My project for the NHLC was related to the Triangle Undergraduate Literary Conference (TULC), an undergraduate literary conference for Duke, UNC-Chapel Hill, North Carolina Central University, and North Carolina State University, which I co-created and co-organized in February 2025. During my participation in the council, I was able to receive mentorship from the NHC’s vice president for public engagement, Jacqueline Kellish, and June Ke. With their support, I co-organized the second annual TULC and secured funding and speakers for the conference. I was also encouraged to think about the future of TULC and the importance of continuity in humanities initiatives: I created a variety of conference-related materials for future students in Duke English to use if they wished to develop an undergraduate conference.
What is most valuable to me about the NHLC experience is that it gave me the space and resources necessary to engage deeply in a humanities project.

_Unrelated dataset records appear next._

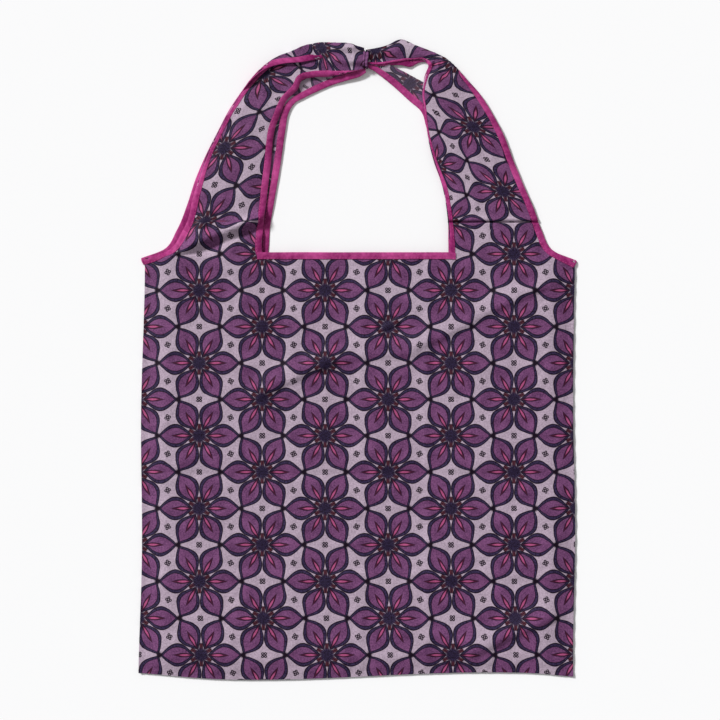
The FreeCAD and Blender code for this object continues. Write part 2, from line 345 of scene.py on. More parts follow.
def strap_grid(name):
    """Points and print coordinates of one strap from the mouth to the crown, and the row of its cut.

    Each row runs from the inner edge of the cloth to the outer one.  Cloth turned over at an edge goes
    back beneath the part that shows, or on top of it on the back left strap.
    """
    layer, side = name.split("_")
    sign = SIDES[side]
    curve, along, cut = spline(STRAPS[name])
    inner, outer = curve[:, None, 0:2], curve[:, None, 2:4]
    turned_in = np.maximum(curve[:, None, 4], 0.0)
    turned_out = np.maximum(curve[:, None, 5], 0.0)
    across = outer - inner
    width = np.linalg.norm(across, axis=-1)
    share = np.linspace(0.0, 1.0, STRAP_COLUMNS)[None, :]
    cloth = share * (width + turned_in + turned_out)
    place = cloth - turned_in

    bend = 1.4 if name == "back_left" else 0.7
    rest = width - place
    near = np.where(turned_in > 0.05, np.sqrt(place**2 + bend**2) - bend, np.abs(place))
    far = np.where(turned_out > 0.05, np.sqrt(rest**2 + bend**2) - bend, np.abs(rest))
    lateral = np.where(place < width / 2, near, width - far)
    under_in = 1.0 - smooth(place / (2 * bend) + 0.5)
    under_out = 1.0 - smooth(rest / (2 * bend) + 0.5)
    plan = inner + across * (lateral / width)[..., None]

    # Height: level with the body at the mouth, lifting to the gathered crown
    up = smooth((along - along[cut]) / 30.0)[:, None]
    crown = smooth((along - along[-1] + 55.0) / 55.0)[:, None]
    start = HEIGHTS[layer](sign * np.linspace(abs(STRAPS[name][0][0]), HALF, STRAP_COLUMNS), MOUTH)
    fraction = np.clip(lateral / width, 0.0, 1.0)
    puff = np.sin(math.pi * fraction)
    x, y = plan[..., 0], plan[..., 1]
    if layer == "front":
        slope = 1.3 * smooth((fraction - 0.72) / 0.28) + 0.8 * smooth((0.14 - fraction) / 0.14)
        level = 4.7 + 1.5 * crown + (0.9 - 0.4 * crown) * puff - slope * (1.0 - crown)
        gap = 1.5 + 1.3 * crown
    else:
        late = smooth((along - along[-1] + 105.0) / 50.0)[:, None]
        level = 0.55 + 1.9 * crown + 0.5 * puff + (1.3 * late if side == "right" else 0.8)
        gap = 1.3
    lengthwise = 1.0 * ripples(cloth, along[:, None] * 0.30, 12.0, 5.0 + sign)
    small = 0.6 * ripples(x, y, 9.0, 13.0)
    pleats = crown * 1.1 * np.sin(cloth / 1.9 + 2.0 * ripples(x, y, 14.0, 31.0))
    amount = 1.0 if layer == "front" else 0.3
    height = mix(start, level, up) + amount * up * (lengthwise + small + pleats)
    if name == "back_left":
        flap = under_in * smooth(turned_in / 1.5) + under_out * smooth(turned_out / 1.5)
        height = mix(height, FLAP_LEVEL + 0.3 * small - 4.0 * swallow(x, y), flap)
    else:
        height = height - gap * (under_in + under_out)
    if name == "front_left":
        height += 1.3 * swallow(x, y) * smooth((10.0 - x) / 10.0)
        height = np.minimum(height, FLAP_LEVEL - 1.3 + 3.0 * swallow(x, y))
    if layer == "front":
        height += fold_across(x, y, sign) + knuckle(x, y)
    height = np.maximum(height, 0.2 + 0.5 * (layer == "front"))

    run = (along - along[cut])[:, None]
    flat_x, flat_y = strap_print(name, abs(curve[cut, 0]), turned_in[cut], run, cloth)
    if name == "front_right":
        bunched = np.maximum(width / 2 - place, 0.0)
        bunched = bunched * smooth((run - 8.0) / 25.0) * smooth((128.0 - run) / 20.0)
        flat_x = flat_x - 0.26 * bunched
        flat_y = flat_y + 0.2 * bunched
    uv = np.stack([np.where(run <= 0.0, x, flat_x), np.where(run <= 0.0, y, flat_y)], axis=-1)
    return np.stack([x, y, height], axis=-1), uv, cut


def strap_print(name, inner_edge, turned_in, run, cloth):
    """Print coordinates above a strap's cut, for distances run up the strap and cloth across it."""
    side = name.split("_")[1]
    drift = STRAP_LEAN * run + STRAP_SLIP[side] * smooth(run / 14.0)
    drift = drift + STRAP_DRIFT[name] * smooth((run - 95.0) / 65.0)
    flat_x = SIDES[side] * (inner_edge + drift + cloth - turned_in)
    gathered = STRAP_GATHER[side] * np.maximum(run - 156.0, 0.0)
    flat_y = STRAP_CUT + STRAP_STRETCH[side] * run + gathered
    return flat_x, flat_y + CREASE_TAKES * smooth((flat_y - CREASE + 1.5) / 3.0)


def swallow(x, y):
    """Share by which the front left strap has closed over the turned edge of the back one."""
    line = 281.5 + 0.33 * (x + 62.0)
    end = x + 38.0 + 1.1 * (y - 290.0)
    return np.maximum(smooth(end / 7.0), smooth((line - y) / 2.0) * smooth((x + 66.0) / 6.0))


def fold_across(x, y, sign):
    """The crease at the straps' roots: sharp on the right, a slack fold on the left."""
    if sign > 0:
        rise = 1.2 * bell(y - CREASE - 2.6, 2.2) * smooth((y - CREASE) / 0.8)
        return rise - 2.6 * bell(y - CREASE + 0.2, 0.8)
    line = y - 117.0 - 0.38 * (x + 130.0)
    across = smooth((x + 178.0) / 25.0) * smooth((-84.0 - x) / 12.0)
    return across * (5.2 * bell(line - 5.5, 5.5) - 2.8 * bell(line + 4.5, 4.5))


def knuckle(x, y):
    """Folds that fan out from the place where the right front strap bunches and turns."""
    away_x, away_y = x - 76.0, y - 290.0
    reach = np.hypot(away_x, away_y)
    fan = np.sin(7.0 * np.arctan2(away_y, away_x)) * np.minimum(reach / 8.0, 1.0)
    return 1.2 * fan * bell(reach, 26.0)


STRAP_GRIDS = {name: strap_grid(name) for name in STRAPS}


# ---- meshes

# Points nearer than this, in metres, become one, and cloth edges sharper than this stay crisp
WELD = 2e-5
CRISP = math.radians(60)


def faces_of(rows, columns, first, flip):
    faces = []
    for row in range(rows - 1):
        for column in range(columns - 1):
            a = first + row * columns + column
            quad = (a, a + 1, a + columns + 1, a + columns)
            faces.append(quad[::-1] if flip else quad)
    return faces


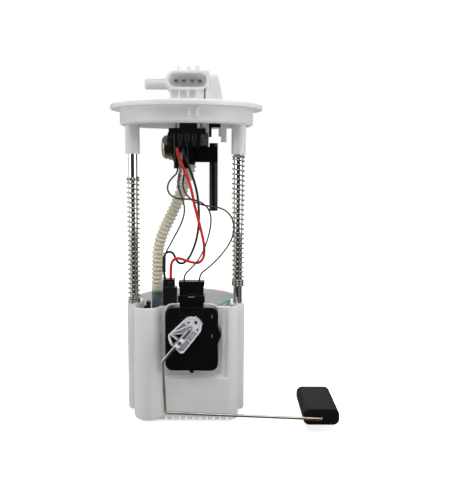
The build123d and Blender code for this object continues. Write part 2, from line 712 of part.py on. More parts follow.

The NHC emphasized the idea that humanities work doesn’t need to just have one outlet or be one particular thing, encouraging us to explore where our interests took us within and beyond the classroom. When I examine the value of “exchanges” and “encounters” between various authors and musicians in my scholarship, I’m cognizant about how that rings true in my own life, too. Being a part of the National Humanities Leadership Council allowed me to form valuable relationships with other students passionate about the humanities, as well as scholars and staff at the National Humanities Center who have devoted their life to advocating for the humanities.